I may or may not have played a lot of Character Action Games the past week or so. Maybe. You can't prove anything.

Devil May Cry and Bayonetta are forever entwined, both originally born from the directorial talents of the great Hideki Kamiya, and based around the core philosophy of Being Cool As Heck. They even exist in the same universe, like all Kamiya's games (ask him about it on Twitter! Go on! Do it!). But they also represent two very different approaches to the Character Action genre, enough I feel to be able to write about the two of them in tandem through the lens of the most recent entries in their respective series. And also the first Bayonetta, for reasons.

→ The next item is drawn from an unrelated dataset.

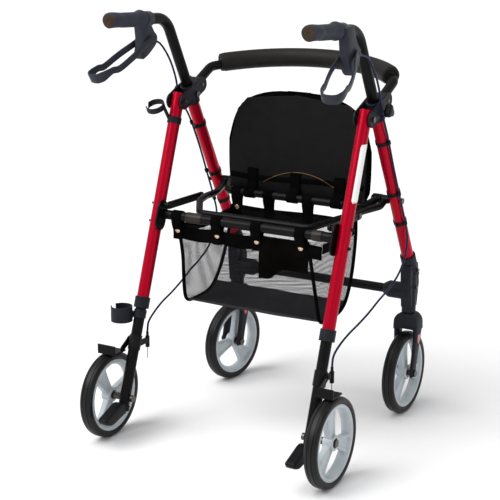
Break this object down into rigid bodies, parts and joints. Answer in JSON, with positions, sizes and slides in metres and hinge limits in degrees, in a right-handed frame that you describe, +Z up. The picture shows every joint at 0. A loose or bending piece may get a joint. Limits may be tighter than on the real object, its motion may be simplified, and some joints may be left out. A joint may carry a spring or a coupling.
{
  "type": "rollator walker",
  "caption": "Folding four-wheeled walker with red legs, black tubes, flip-up seat, shopping basket, curved padded backrest and loop brake levers.",
  "frame": {"origin": "on the floor, under the centre of the bounding box", "axes": "+X to the right of a user walking behind it, +Y forwards, +Z up"},
  "size_m": [0.608, 0.685, 0.9764],
  "materials": {
    "red": "metallic clear-coated red",
    "black_tube": "gloss black powder coat",
    "casting": "dark grey-blue moulded plastic",
    "wheel_plastic": "light blue-grey moulded plastic",
    "tyre": "soft black tread",
    "steel": "zinc-plated steel",
    "black_plastic": "fine-grained black plastic",
    "foam": "closed-cell foam with a skin",
    "grip_rubber": "soft ribbed rubber",
    "webbing": "black polyester webbing",
    "polyester": "black coated polyester",
    "mesh": "fine mesh with a woven floor",
    "board": "moulded board",
    "cable": "black cable housing"
  },
  "bodies": {
    "front_frame": {"front_legs": "red", "top_brackets": "casting", "front_corners": "casting", "front_cross_tube": "black_tube", "seat_bar": "black_tube", "backrest_tube": "black_tube", "backrest_pad": "foam", "frame_bolts": "steel", "cable_clips": "black_plastic", "stem_bearings": "steel", "basket": "mesh", "basket_front_straps": "webbing", "brake_cable_left": "cable", "brake_cable_right": "cable"},
    "rear_frame": {"rear_legs": "red", "leg_collars": "casting", "leg_extensions": "black_tube", "rear_cross_tube": "black_tube", "rear_brackets": "black_tube", "rear_axles": "steel", "curb_levers": "black_plastic", "brake_mounts": "black_plastic", "cane_holder": "casting", "basket_rear_straps": "webbing"},
    "fold_bar_body": {"fold_bar": "black_tube"},
    "side_link_pair": {"side_links": "black_tube", "link_rivets": "steel"},
    "seat": {"seat_board": "board", "seat_cover": "polyester", "seat_straps": "webbing"},
    "rear_wheel_left": {"rear_tyre_left": "tyre", "rear_rim_left": "wheel_plastic", "rear_bearings_left": "steel"},
    "front_wheel_left": {"front_tyre_left": "tyre", "front_rim_left": "wheel_plastic", "front_bearings_left": "steel"},
    "caster_left": {"caster_fork_left": "casting", "caster_stem_left": "steel", "front_axle_left": "steel"},
    "handle_left": {"handle_tube_left": "black_tube", "grip_left": "grip_rubber", "brake_housing_left": "black_plastic"},
    "lever_left": {"brake_lever_left": "black_plastic"},
    "knob_left": {"height_knob_left": "black_plastic"},
    "brake_left": {"brake_arm_left": "black_tube"},
    "rear_wheel_right": {"rear_tyre_right": "tyre", "rear_rim_right": "wheel_plastic", "rear_bearings_right": "steel"},
    "front_wheel_right": {"front_tyre_right": "tyre", "front_rim_right": "wheel_plastic", "front_bearings_right": "steel"},
    "caster_right": {"caster_fork_right": "casting", "caster_stem_right": "steel", "front_axle_right": "steel"},
    "handle_right": {"handle_tube_right": "black_tube", "grip_right": "grip_rubber", "brake_housing_right": "black_plastic"},
    "lever_right": {"brake_lever_right": "black_plastic"},
    "knob_right": {"height_knob_right": "black_plastic"},
    "brake_right": {"brake_arm_right": "black_tube"}
  },
  "joints": [
    {"name": "rear_fold", "type": "hinge", "parent": "front_frame", "child": "rear_frame", "pos_m": [0, -0.0135, 0.7535], "axis": [1, 0, 0], "range_deg": [0, 31.5], "deforming": ["basket_rear_straps"]},
    {"name": "fold_bar_pivot", "type": "hinge", "parent": "front_frame", "child": "fold_bar_body", "pos_m": [0, 0.1625, 0.54], "axis": [1, 0, 0], "range_deg": [-60.12, 0.3]},
    {"name": "side_link_pivot", "type": "hinge", "parent": "rear_frame", "child": "side_link_pair", "pos_m": [0, -0.1035, 0.528], "axis": [1, 0, 0], "range_deg": [-0.3, 35.28]},
    {"name": "seat_hinge", "type": "hinge", "parent": "front_frame", "child": "seat", "pos_m": [0, 0.1095, 0.528], "axis": [-1, 0, 0], "range_deg": [-88, 0]},
    {"name": "rear_wheel_left_spin", "type": "hinge", "parent": "rear_frame", "child": "rear_wheel_left", "pos_m": [-0.285, -0.2425, 0.1], "axis": [1, 0, 0], "continuous": true},
    {"name": "caster_left_swivel", "type": "hinge", "parent": "front_frame", "child": "caster_left", "pos_m": [-0.2385, 0.2605, 0.25], "axis": [0, 0, 1], "continuous": true},
    {"name": "front_wheel_left_spin", "type": "hinge", "parent": "caster_left", "child": "front_wheel_left", "pos_m": [-0.241, 0.24268, 0.1], "axis": [0.9903, -0.1392, 0], "continuous": true},
    {"name": "handle_left_slide", "type": "slide", "parent": "front_frame", "child": "handle_left", "axis": [0, -0.4785, 0.8781], "range_m": [-0.1, 0.02], "deforming": ["brake_cable_left"]},
    {"name": "brake_lever_left_squeeze", "type": "hinge", "parent": "handle_left", "child": "lever_left", "pos_m": [-0.2515, -0.1235, 0.905], "axis": [1, 0, 0], "range_deg": [-14, 0], "stiffness_Nm_per_rad": 1, "springref_deg": 8.59},
    {"name": "height_knob_left_turn", "type": "hinge", "parent": "front_frame", "child": "knob_left", "pos_m": [-0.2646, 0.03971, 0.765], "axis": [1, 0, 0], "range_deg": [0, 360]},
    {"name": "brake_arm_left_press", "type": "hinge", "parent": "rear_frame", "child": "brake_left", "pos_m": [-0.2546, -0.20163, 0.228], "axis": [1, 0, 0], "range_deg": [-0.05, 3.7]},
    {"name": "rear_wheel_right_spin", "type": "hinge", "parent": "rear_frame", "child": "rear_wheel_right", "pos_m": [0.285, -0.2425, 0.1], "axis": [1, 0, 0], "continuous": true},
    {"name": "caster_right_swivel", "type": "hinge", "parent": "front_frame", "child": "caster_right", "pos_m": [0.2385, 0.2605, 0.25], "axis": [0, 0, 1], "continuous": true},
    {"name": "front_wheel_right_spin", "type": "hinge", "parent": "caster_right", "child": "front_wheel_right", "pos_m": [0.2385, 0.2425, 0.1], "axis": [1, 0, 0], "continuous": true},
    {"name": "handle_right_slide", "type": "slide", "parent": "front_frame", "child": "handle_right", "axis": [0, -0.4785, 0.8781], "range_m": [-0.1, 0.02], "deforming": ["brake_cable_right"]},
    {"name": "brake_lever_right_squeeze", "type": "hinge", "parent": "handle_right", "child": "lever_right", "pos_m": [0.2515, -0.1235, 0.905], "axis": [1, 0, 0], "range_deg": [-14, 0], "stiffness_Nm_per_rad": 1, "springref_deg": 8.59},
    {"name": "height_knob_right_turn", "type": "hinge", "parent": "front_frame", "child": "knob_right", "pos_m": [0.2646, 0.03971, 0.765], "axis": [1, 0, 0], "range_deg": [0, 360]},
    {"name": "brake_arm_right_press", "type": "hinge", "parent": "rear_frame", "child": "brake_right", "pos_m": [0.2546, -0.20163, 0.228], "axis": [1, 0, 0], "range_deg": [-0.05, 3.7]}
  ],
  "couplings": [
    {"joint": "fold_bar_pivot", "follows": "rear_fold", "ratio": -1.8991},
    {"joint": "side_link_pivot", "follows": "rear_fold", "ratio": 1.1106},
    {"joint": "brake_arm_left_press", "follows": "brake_lever_left_squeeze", "ratio": -0.257},
    {"joint": "brake_arm_right_press", "follows": "brake_lever_right_squeeze", "ratio": -0.257}
  ]
}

Bayonetta 2 screenshots borrowed from Nintendolife. Cheers.



So, lets start with DMC4.

I never really understood the common complaint about DMC4, about how the second half of the game had you going backwards through altered versions of the levels you went through in the first half. In a genre that has earned the name Character Action you'd think people wouldn't be that bothered about the environment. Hell, you did just as much backtracking over the course of DMC3 and DMC3 had an incredibly dull setting. It had it's moments, but that tower was drab as fuck. Plus it works so well on so many levels. It was a great way to put you in the shoes of Dante, giving you the advantage of familiarity as a parallel with his experience. It gave the second half of the game focus too, as the tone of the story shifted from Nero wandering into the unknown into Dante taking the lead to fuck shit up, your goal becomes much clearer and you start cleaning up the things Nero left behind.

If you are one of those people who can't stand even the slightest bit of repetition no matter the reasoning, then perhaps DMC4 Special Edition won't be up your street, seeing as it's main draw is the ability to play as another 3 characters, their campaigns in total having you go through those same environments another 4 times. But again, Character Action game. The fun of the genre comes with what you can do, what you fight and how cool you look doing it, and all of DMC4's characters are brilliant fun in their own ways. Nero is a masterclass of introductory character design, simple to understand but with plenty of depth in his available tools and rewarding to a skilled hand. His arm is a brilliant introduction to the concept of the genre, encouraging players to experiment with how it reacts to each enemy, giving an easy way into the way of thinking fundamental to enjoying these games. Dante is logical stepping stone from Nero, loaded with options with different interactions to experiment with.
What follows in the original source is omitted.